--- Recorded information ---

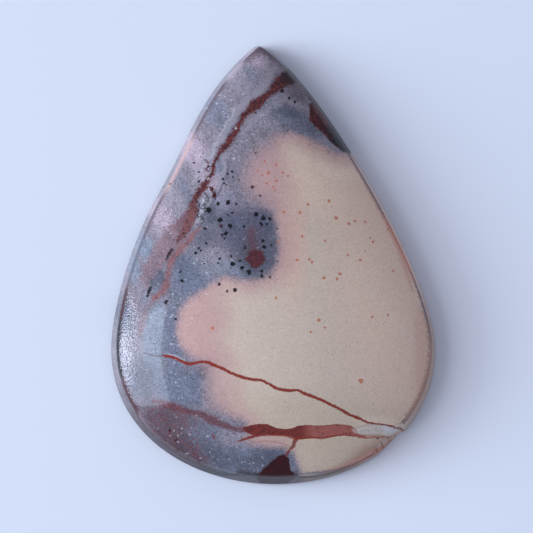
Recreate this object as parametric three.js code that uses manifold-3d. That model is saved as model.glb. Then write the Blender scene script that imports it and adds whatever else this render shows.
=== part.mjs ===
// A pear-shaped cabochon of porcelain jasper. It is one stone: flat on the back, with a
// girdle that leans in, and domed on the front. At the lower right a sliver of the edge
// has broken away along a crack and left a small step.
//
// Units are millimetres and +Z is up. +Y points to the tip. The origin is on the flat
// back, under the middle of the stone.

import * as THREE from 'three';
import { mergeVertices } from 'three/addons/utils/BufferGeometryUtils.js';
import Module from 'manifold-3d';

// Plan of the stone at its widest, just above the back.
const TIP = new THREE.Vector2(-1.6, 22.45); // where the two flanks would meet
const RIGHT_BELLY = new THREE.Vector2(16.25, -8.6);
const HEEL = new THREE.Vector2(0.1, -22.3);
const LEFT_BELLY = new THREE.Vector2(-16.2, -8.7);
const LEFT_FLANK = new THREE.Vector2(-11.5, 7.0);

// How far each curve runs on before it turns, on either side of those points.
const TIP_TO_RIGHT = 6.7;
const TIP_TO_LEFT = 8.1;
const RIGHT_BELLY_UP = 7.4;
const RIGHT_BELLY_DOWN = 8.5;
const HEEL_RIGHT = 8.3;
const HEEL_LEFT = 8.4;
const LEFT_BELLY_DOWN = 8.7;
const LEFT_BELLY_UP = 3.3;
const LEFT_FLANK_DOWN = 6.4;
const LEFT_FLANK_UP = 6.5;

// Directions of the flanks, in degrees from the horizontal.
const TIP_RIGHT_SLOPE = 29.5;
const TIP_LEFT_SLOPE = 42;
const LEFT_FLANK_SLOPE = 61;
const TIP_ROUNDING = 0.7; // length of each flank that the worn tip takes up

// Section of the stone.
const THICKNESS = 6.5;
const BACK_BEVEL = 0.45; // the chamfer round the back, as high as it is wide
const GIRDLE_TOP = 2.4;
const GIRDLE_LEAN = 0.58; // how far the girdle leans in by its top

// Dome. Each level line is the one below it, drawn in towards the crown and rounded off
// a little more, so the ridge from the tip dies out on the way up.
const CROWN = new THREE.Vector2(0, -5);
const DOME_FLATNESS = 2.4;
const DOME_SHOULDER = 0.7;
const ROUNDING_PER_LEVEL = 2;

// The broken step at the lower right.
const STEP_CORNER = new THREE.Vector2(12.5, -17.0); // where the flat meets the crack
const STEP_END = new THREE.Vector2(10.0, -19.6); // where it runs out into the edge
const CRACK_OUTLET = new THREE.Vector2(13.3, -16.8); // where the crack leaves the stone
const STEP_REACH = 4; // how far the cut passes the edge

// Facets.
const RIGHT_FLANK_FACETS = 30;
const BELLY_FACETS = 24;
const LEFT_LOWER_FLANK_FACETS = 14;
const LEFT_UPPER_FLANK_FACETS = 12;
const TIP_FACETS = 3;
const DOME_RINGS = 13;

// A point at a distance from another, at an angle in degrees.
function pointAt(from, degrees, distance) {
  const angle = THREE.MathUtils.degToRad(degrees);
  return new THREE.Vector2(
    from.x + distance * Math.cos(angle),
    from.y + distance * Math.sin(angle),
  );
}

// The outline as five curves and the rounding of the tip, clockwise from the tip.
function outlinePoints() {
  const tipRight = pointAt(TIP, -TIP_RIGHT_SLOPE, TIP_ROUNDING);
  const tipLeft = pointAt(TIP, 180 + TIP_LEFT_SLOPE, TIP_ROUNDING);
  const stretches = [
    [
      new THREE.CubicBezierCurve(
        tipRight,
        pointAt(TIP, -TIP_RIGHT_SLOPE, TIP_TO_RIGHT),
        pointAt(RIGHT_BELLY, 90, RIGHT_BELLY_UP),
        RIGHT_BELLY,
      ),
      RIGHT_FLANK_FACETS,
    ],
    [
      new THREE.CubicBezierCurve(
        RIGHT_BELLY,
        pointAt(RIGHT_BELLY, -90, RIGHT_BELLY_DOWN),
        pointAt(HEEL, 0, HEEL_RIGHT),
        HEEL,
      ),
      BELLY_FACETS,
    ],
    [
      new THREE.CubicBezierCurve(
        HEEL,
        pointAt(HEEL, 180, HEEL_LEFT),
        pointAt(LEFT_BELLY, -90, LEFT_BELLY_DOWN),
        LEFT_BELLY,
      ),
      BELLY_FACETS,
    ],
    [
      new THREE.CubicBezierCurve(
        LEFT_BELLY,
        pointAt(LEFT_BELLY, 90, LEFT_BELLY_UP),
        pointAt(LEFT_FLANK, 180 + LEFT_FLANK_SLOPE, LEFT_FLANK_DOWN),
        LEFT_FLANK,
      ),
      LEFT_LOWER_FLANK_FACETS,
    ],
    [
      new THREE.CubicBezierCurve(
        LEFT_FLANK,
        pointAt(LEFT_FLANK, LEFT_FLANK_SLOPE, LEFT_FLANK_UP),
        pointAt(TIP, 180 + TIP_LEFT_SLOPE, TIP_TO_LEFT),
        tipLeft,
      ),
      LEFT_UPPER_FLANK_FACETS,
    ],
    [new THREE.QuadraticBezierCurve(tipLeft, TIP, tipRight), TIP_FACETS],
  ];
  return stretches.flatMap(([curve, facets]) => curve.getSpacedPoints(facets).slice(0, -1));
}

// The outline moved in by a distance, square to itself.
function insetOutline(outline, distance) {
  const count = outline.length;
  return outline.map((point, i) => {
    const before = outline[(i + count - 1) % count];
    const after = outline[(i + 1) % count];
    const along = after.clone().sub(before).normalize();
    return new THREE.Vector2(point.x + along.y * distance, point.y - along.x * distance);
  });
}

// A closed line whose corners are rounded off by averaging each point with its neighbours.
function roundedOff(line, passes) {
  const count = line.length;
  let rounded = line;
  for (let pass = 0; pass < passes; pass += 1) {
    const last = rounded;
    rounded = last.map((point, i) => {
      const between = last[(i + count - 1) % count].clone().lerp(last[(i + 1) % count], 0.5);
      return between.lerp(point, 0.5);
    });
  }
  return rounded;
}

// Height of the dome: spread is 1 at the girdle and 0 at the crown.
function domeHeight(spread) {
  const rise = THICKNESS - GIRDLE_TOP;
  return GIRDLE_TOP + rise * (1 - spread ** DOME_FLATNESS) ** DOME_SHOULDER;
}

// The rings of the stone from the back to the last one below the crown.
function stoneRings() {
  const outline = outlinePoints();
  const girdleEdge = insetOutline(outline, GIRDLE_LEAN);
  const rings = [
    { level: insetOutline(outline, BACK_BEVEL), height: 0 },
    { level: outline, height: BACK_BEVEL },
  ];
  let line = girdleEdge;
  for (let i = 0; i < DOME_RINGS; i += 1) {
    const spread = Math.cos((i / DOME_RINGS) * (Math.PI / 2));
    line = roundedOff(line, i * ROUNDING_PER_LEVEL);
    const level = line.map((point) => CROWN.clone().lerp(point, spread));
    rings.push({ level, height: domeHeight(spread) });
  }
  return rings;
}

// Closed skin over the rings, with the back's middle and the crown as its two ends.
function wholeStone() {
  const rings = stoneRings();
  const count = rings[0].level.length;
  const positions = [CROWN.x, CROWN.y, 0, CROWN.x, CROWN.y, THICKNESS];
  for (const { level, height } of rings) {
    for (const point of level) positions.push(point.x, point.y, height);
  }
  const index = [];
  const vertex = (ring, i) => 2 + ring * count + (i % count);
  const last = rings.length - 1;
  for (let i = 0; i < count; i += 1) {
    index.push(0, vertex(0, i), vertex(0, i + 1));
    index.push(1, vertex(last, i + 1), vertex(last, i));
    for (let ring = 0; ring < last; ring += 1) {
      const low = vertex(ring, i);
      const lowNext = vertex(ring, i + 1);
      const high = vertex(ring + 1, i);
      const highNext = vertex(ring + 1, i + 1);
      index.push(low, high, lowNext, lowNext, high, highNext);
    }
  }
  const geometry = new THREE.BufferGeometry();
  geometry.setAttribute('position', new THREE.Float32BufferAttribute(positions, 3));
  geometry.setIndex(index);
  return geometry;
}

// The block that the broken edge leaves room for. Its inner face leans in as the girdle
// does, and its upper end follows the crack out of the stone.
function brokenEdge() {
  const flat = STEP_CORNER.clone().sub(STEP_END);
  const direction = flat.angle();
  const origin = new THREE.Vector2(0, 0);
  const crack = CRACK_OUTLET.clone().sub(STEP_CORNER).rotateAround(origin, -direction);
  crack.setLength(STEP_REACH);
  const length = flat.length();
  const shape = new THREE.Shape([
    new THREE.Vector2(-STEP_REACH, 0),
    new THREE.Vector2(-STEP_REACH, -STEP_REACH),
    new THREE.Vector2(length + crack.x, -STEP_REACH),
    new THREE.Vector2(length + crack.x, crack.y),
    new THREE.Vector2(length, 0),
  ]);
  const geometry = new THREE.ExtrudeGeometry(shape, {
    depth: 2 * STEP_REACH,
    bevelEnabled: false,
  });
  geometry.translate(0, 0, -STEP_REACH);
  geometry.rotateX(-Math.atan2(GIRDLE_LEAN, GIRDLE_TOP - BACK_BEVEL));
  geometry.rotateZ(direction);
  geometry.translate(STEP_END.x, STEP_END.y, BACK_BEVEL);
  return geometry;
}

const wasm = await Module();
wasm.setup();

function solid(geometry) {
  geometry.deleteAttribute('normal');
  geometry.deleteAttribute('uv');
  const merged = mergeVertices(geometry);
  return new wasm.Manifold(
    new wasm.Mesh({
      numProp: 3,
      vertProperties: new Float32Array(merged.attributes.position.array),
      triVerts: new Uint32Array(merged.index.array),
    }),
  );
}

function geometryOf(manifold) {
  const mesh = manifold.getMesh();
  const geometry = new THREE.BufferGeometry();
  geometry.setAttribute('position', new THREE.Float32BufferAttribute(mesh.vertProperties, 3));
  geometry.setIndex(new THREE.Uint32BufferAttribute(mesh.triVerts, 1));
  geometry.computeVertexNormals();
  return geometry;
}

const polishedJasper = new THREE.MeshStandardMaterial({
  color: 0xa8948f,
  roughness: 0.35,
  metalness: 0,
});

const cabochon = new THREE.Mesh(
  geometryOf(solid(wholeStone()).subtract(solid(brokenEdge()))),
  polishedJasper,
);
cabochon.name = 'cabochon';

const stone = new THREE.Group();
stone.add(cabochon);

export default stone;
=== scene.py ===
"""A pear-shaped cabochon of porcelain jasper on a pale floor, in metres.

The stone's body is drawn by a Geometry Nodes tree from its outline and its section. The
markings are veins, zones, patches and specks. Each is placed by the point of a 533 x 533
pixel view where it shows, and is laid on the stone along the camera's line of sight.
"""

import math

import bmesh
import bpy
import numpy as np
from mathutils import Matrix, Vector, noise
from mathutils.bvhtree import BVHTree


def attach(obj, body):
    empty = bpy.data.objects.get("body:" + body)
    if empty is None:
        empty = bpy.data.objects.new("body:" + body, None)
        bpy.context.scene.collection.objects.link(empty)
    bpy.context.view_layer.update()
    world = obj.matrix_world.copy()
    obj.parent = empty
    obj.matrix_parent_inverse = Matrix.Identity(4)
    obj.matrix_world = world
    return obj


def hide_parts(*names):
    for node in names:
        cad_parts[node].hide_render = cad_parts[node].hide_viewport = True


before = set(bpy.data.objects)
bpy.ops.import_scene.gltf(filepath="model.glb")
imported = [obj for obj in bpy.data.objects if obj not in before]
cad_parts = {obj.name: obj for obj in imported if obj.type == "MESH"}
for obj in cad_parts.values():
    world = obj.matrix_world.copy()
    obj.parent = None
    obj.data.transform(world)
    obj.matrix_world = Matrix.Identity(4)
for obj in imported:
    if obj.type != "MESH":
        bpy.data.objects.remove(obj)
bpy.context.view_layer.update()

bl_info = {
    "name": "Porcelain Jasper Cabochon",
    "version": (1, 0, 0),
    "blender": (4, 5, 0),
    "location": "View3D > Sidebar > Jasper",
    "description": "Makes a pear-shaped jasper cabochon with its veins, and the stage it lies on",
    "category": "Add Mesh",
}

MM = 0.001
IMAGE_SIDE = 533  # pixels
IMAGE_CENTRE = IMAGE_SIDE / 2
MM_PER_PIXEL = 0.1  # at the camera's target

# Outline of the stone at its widest, in millimetres: where the two flanks would meet, and
# the points that the five curves run between.
TIP = Vector((-1.6, 22.45))
RIGHT_BELLY = Vector((16.25, -8.6))
HEEL = Vector((0.1, -22.3))
LEFT_BELLY = Vector((-16.2, -8.7))
LEFT_FLANK = Vector((-11.5, 7.0))

# How far each curve runs on before it turns, in millimetres.
TIP_TO_RIGHT = 6.7
TIP_TO_LEFT = 8.1
RIGHT_BELLY_UP = 7.4
RIGHT_BELLY_DOWN = 8.5
HEEL_RIGHT = 8.3
HEEL_LEFT = 8.4
LEFT_BELLY_DOWN = 8.7
LEFT_BELLY_UP = 3.3
LEFT_FLANK_DOWN = 6.4
LEFT_FLANK_UP = 6.5
TIP_ROUNDING = 0.7

# Directions of the flanks, in degrees from the horizontal.
TIP_RIGHT_SLOPE = 29.5
TIP_LEFT_SLOPE = 42
LEFT_FLANK_SLOPE = 61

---

** Given request **
In the listing above, find the line containing "const polishedJasper = new" and the line containing "obj.matrix_world = world", then repeat those two lines and everything between them exactly.

** Output **
const polishedJasper = new THREE.MeshStandardMaterial({
  color: 0xa8948f,
  roughness: 0.35,
  metalness: 0,
});

const cabochon = new THREE.Mesh(
  geometryOf(solid(wholeStone()).subtract(solid(brokenEdge()))),
  polishedJasper,
);
cabochon.name = 'cabochon';

const stone = new THREE.Group();
stone.add(cabochon);

export default stone;
=== scene.py ===
"""A pear-shaped cabochon of porcelain jasper on a pale floor, in metres.

The stone's body is drawn by a Geometry Nodes tree from its outline and its section. The
markings are veins, zones, patches and specks. Each is placed by the point of a 533 x 533
pixel view where it shows, and is laid on the stone along the camera's line of sight.
"""

import math

import bmesh
import bpy
import numpy as np
from mathutils import Matrix, Vector, noise
from mathutils.bvhtree import BVHTree


def attach(obj, body):
    empty = bpy.data.objects.get("body:" + body)
    if empty is None:
        empty = bpy.data.objects.new("body:" + body, None)
        bpy.context.scene.collection.objects.link(empty)
    bpy.context.view_layer.update()
    world = obj.matrix_world.copy()
    obj.parent = empty
    obj.matrix_parent_inverse = Matrix.Identity(4)
    obj.matrix_world = world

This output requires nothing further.